What soil state do we need? Some background reading helps. The soil needs to contain nutrients. The level of ground water is also important, as is acidity. Each type of crop has different preferences regarding these, and also has its own effect on the soil. The crop’s yield will be impacted by how closely its preferred soil composition is matched.
Let’s consider nutrients. There are three primary nutrients that are important in various degrees to various types of crops: nitrogen (N), phosphorus (P) and potassium (K). Each type of crop has its own requirements, and not only the quantities but also the ratio between these elements is important. For example, legumes (e.g. beans) actually add nitrogen to the soil, whereas most other crops consume it, making legumes essential to most crop rotation schemes. Fertilisers are designated with three numbers N-P-K, for example 13-00-44, to indicate the amount of each. With a limited palette of fertilisers available, with each crop making demands on both quantity and ratio of nutrients, and with each crop consuming (or producing) them in different ways, this is very fertile ground for interesting decision-making with enough information to make it not just random, but also with no obvious best solution.
Decision: simulate the amount of N, P and K in the soil. Ignore other nutrients.
How about soil acidity (pH)? Again, much to read about this topic. Whilst certainly important to plant growth, in real life acidity is easy to change independent of other factors, so not a great candidate for interesting gameplay decisions.
Decision: ignore soil pH.
And, of course, there’s water. Rain obviously adds water to the soil, whereas sunshine evaporates it at the surface. Over time, water drains into the ground at a rate dependent on soil type (sand, clay, and so on). Farmers can affect soil moisture levels using various irrigation systems, from ditches to sprinklers. And there is interaction between water and nutrients: excessive water flow will flush away some nutrients (depending on type and form), but some water is needed to dissolve nutrients so the plant’s roots can absorb them. For now though, I think I can keep it simple.
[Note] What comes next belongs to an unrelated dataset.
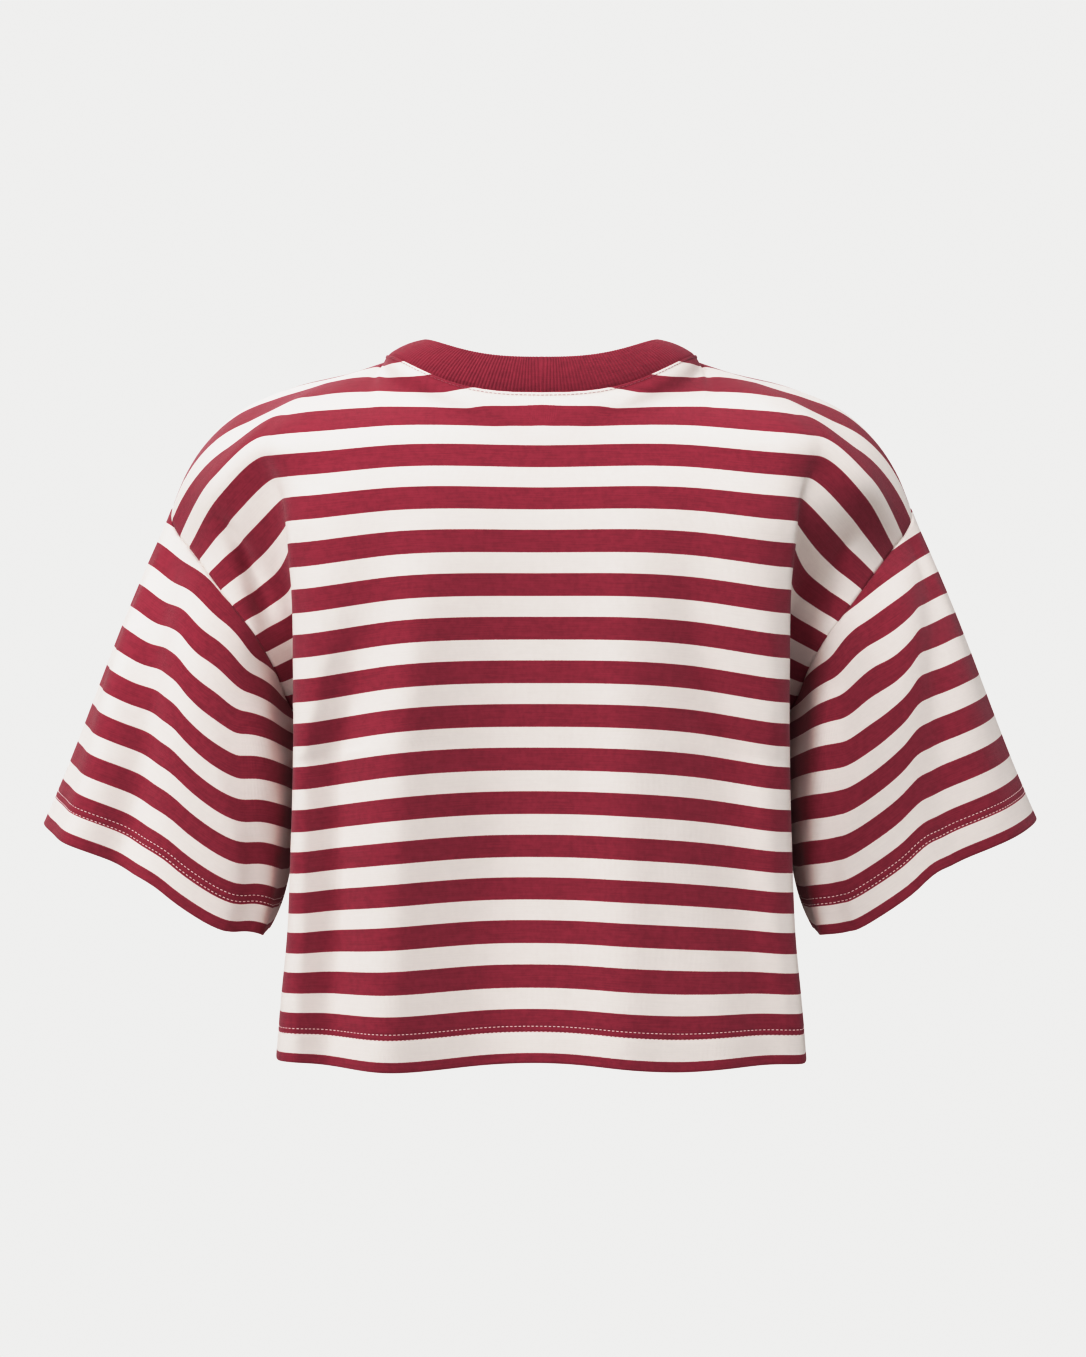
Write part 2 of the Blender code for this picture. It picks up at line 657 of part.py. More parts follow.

Decision: simulate the amount of water in the soil as a simple percentage. Simulate only a single soil type.
As if all this isn’t complex enough, soil is not uniform over depth: nutrients might only be present near the surface (e.g. after you’ve just added fertiliser) or the ground water level might be very deep. Some plants root more deeply than others, making depth a relevant factor. Do we need to include this in the simulation? I will try not to.
Decision: pretend the soil is uniform over depth.
Despite all the simplifications, I think these factors already make for a sufficiently complex and interesting soil model. There will definitely be differential equations involved. And taken together with market prices, weather forecasts and environmental properties, I think we might have an interesting game here. Of course this post doesn’t fully describe it, but that’s the point of prototyping; I just wanted to identify roughly what I should and shouldn’t build. Off to implementing it now!